The replacement for the Minuteman missile — the Ground Based Strategic Deterrent — in particular is “early to need” and could comfortably be delayed so its spending peaked after other programs instead of at the same time, Harrison said. A GBSD delay of five years would save $2 billion a year during the peak years of the bow wave, he said.
A similar five-year slip on the Long-Range Strike Bomber — which has both conventional and nuclear missions — would save $2.3 to $3.6 billion a year in the peak years, said Harrison, but the Air Force would be reluctant to delay a top priority for which they’ve just signed a contract. Likewise, delaying the Ohio Replacement Program by five years would save $2 to $4.5 billion a year during the peak years of the bow wave, but the Navy insists it’s already extended the aging Ohio class and pushed back the replacement as long as it can without compromising the nuclear deterrent.
Then there’s the largest Pentagon procurement ever, the F-35 Joint Strike Fighter.
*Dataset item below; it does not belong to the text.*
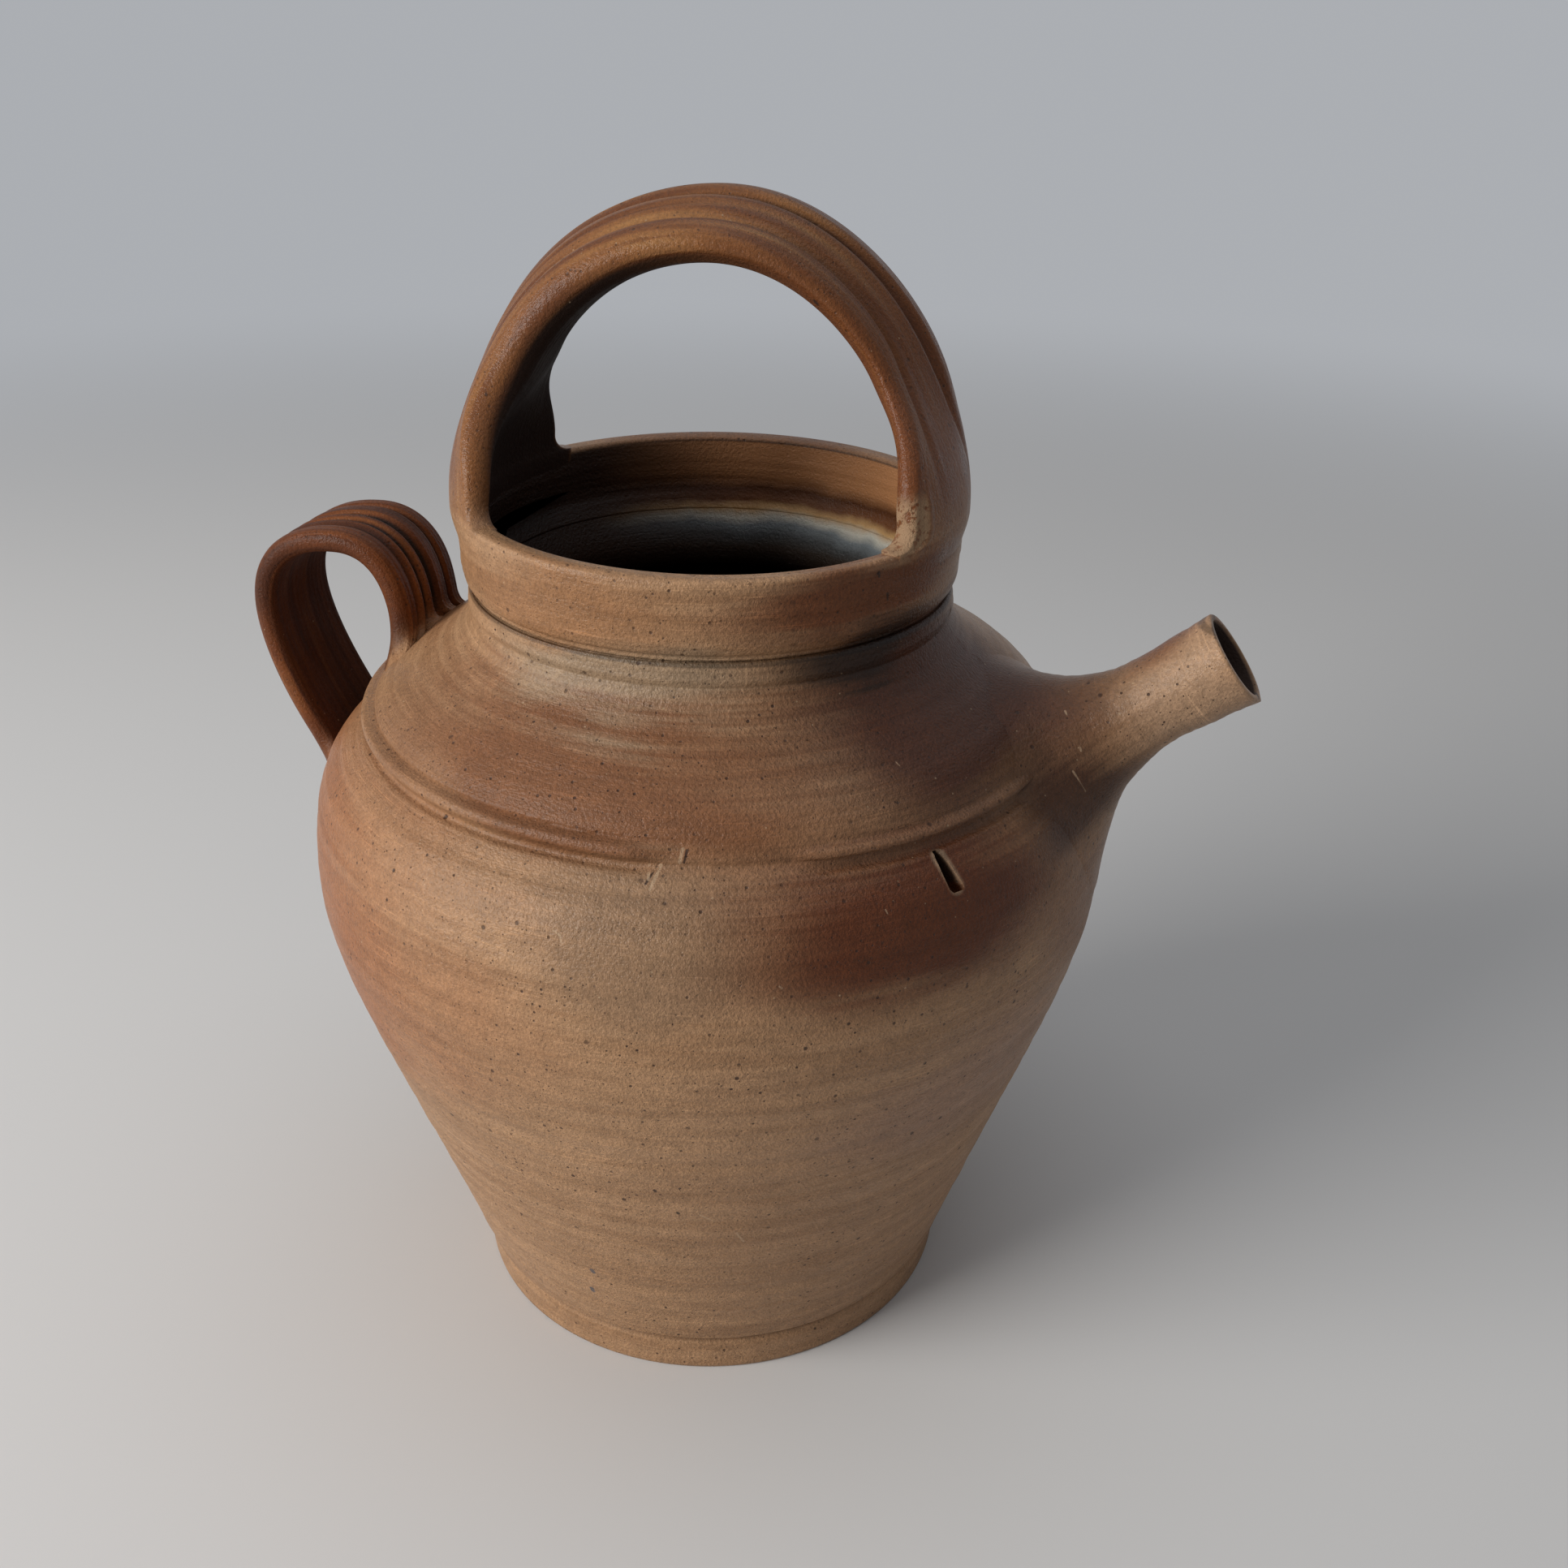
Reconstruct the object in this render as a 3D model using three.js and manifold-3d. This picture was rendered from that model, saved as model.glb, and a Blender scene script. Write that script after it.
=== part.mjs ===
// Stoneware water jug, in millimetres, +Z up, +X towards the spout.
// A thrown body, a collar with a lid gallery, a bail handle over the mouth,
// a ribbed side handle and a trumpet spout: five clay pieces, each luted to its neighbour.
// The origin is the centre of the flat underside of the foot.

import * as THREE from 'three';
import { mergeVertices } from 'three/addons/utils/BufferGeometryUtils.js';
import Module from 'manifold-3d';

const wasm = await Module();
wasm.setup();

// clearance left at every luted joint
const jointGap = 0.3;

// thrown body
const footRadius = 63.4;
const footRounding = 0.9;
const footBandHeight = 9;
const footGrooveDepth = 1;
const footGrooveWidth = 3;
const footStep = 1.6;
const floorThickness = 8;
const bodyWall = 6;
const bellyRadius = 97.5;
const bellyHeight = 123;
const beadRadius = 84.8;
const beadHeight = 157.2;
const beadSlope = 38;
const beadWidth = 5.8;
const beadRise = 1.2;
const shoulderSpring = 14;
const shoulderTopFlare = 0.8;
const coveHeight = 14;
const coveDraw = 3.5;
const neckInset = 2.5;
const neckHeight = 192;
const neckGroove = 1.6;
const throatRadius = 47.5;
const throatDepth = 7;
const galleryDrop = 7;

// collar
const collarRadius = 58.5;
const collarHeight = 19;
const collarWall = 5;
const collarEdgeInset = 1.4;
const collarEdgeHeight = 2;
const collarFootRounding = 6;
const collarFootLean = 0.4;
const lipRounding = 1.2;
const gallerySlopeHeight = 5;

// bail handle over the mouth: widths run round the rim and across the crown. Its outer face is highest
// behind its middle and falls towards the front edge, most on the spout's side. Shares run from the
// front edge at -1 to the back edge at 1.
const bailTop = 278;
const bailTurn = 7;
const bailLegWidth = 68;
const bailCrownWidth = 32;
const bailTaperHeight = 46;
const bailCornerRadius = 5;
const bailEdgeThickness = 10;
const bailRibRise = 3;
const bailInnerSwell = 1.5;
const bailCrestShare = 0.3;
const bailFrontDrop = 4;
const bailDropChange = 2.6;
const bailGrooveWidth = 2.3;
const bailFrontGrooveShare = -0.58;
const bailFrontGrooveDepth = 1.2;
const bailBackGrooveShare = 0.1;
const bailBackGrooveDepth = 2.2;

// ribbed side handle, its top above the neck's, its roots below it, its reach past the belly
const sideTopRise = 6.3;
const sideUpperRootDrop = 22;
const sideLowerRootDrop = 55;
const sideOverhang = 17.3;
const sideWidth = 30;
const sideThickness = 4.6;
const sideRibRise = 1.3;
const sideRibs = 5;
const sideRootSpread = 3;

// spout, its mouth above the bead and past it
const spoutMouthRise = 26.8;
const spoutOverhang = 36.7;
const spoutRise = 37.5;
const spoutLength = 52;
const spoutMouthRadius = 11.2;
const spoutWaistRadius = 10.4;
const spoutWaistDistance = 20;
const spoutFootRadius = 28.8;
const spoutWall = 2.8;
const spoutFootWall = 9;
const spoutHoleRadius = 12;

// smoothness of the round pieces
const turnSteps = 52;
const spoutTurnSteps = 36;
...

Cutting peak production by a third from 120 F-35s a year to 80 would save about $4 billion a year, said Harrison. But the F-35 program has serious momentum in the Office of the Secretary of Defense, in Congress, and with international partners. Still, Frank Kendall, head of Pentagon acquisition, recently made clear the F-35 budget is no longer sacrosanct so cuts may be a-comin’.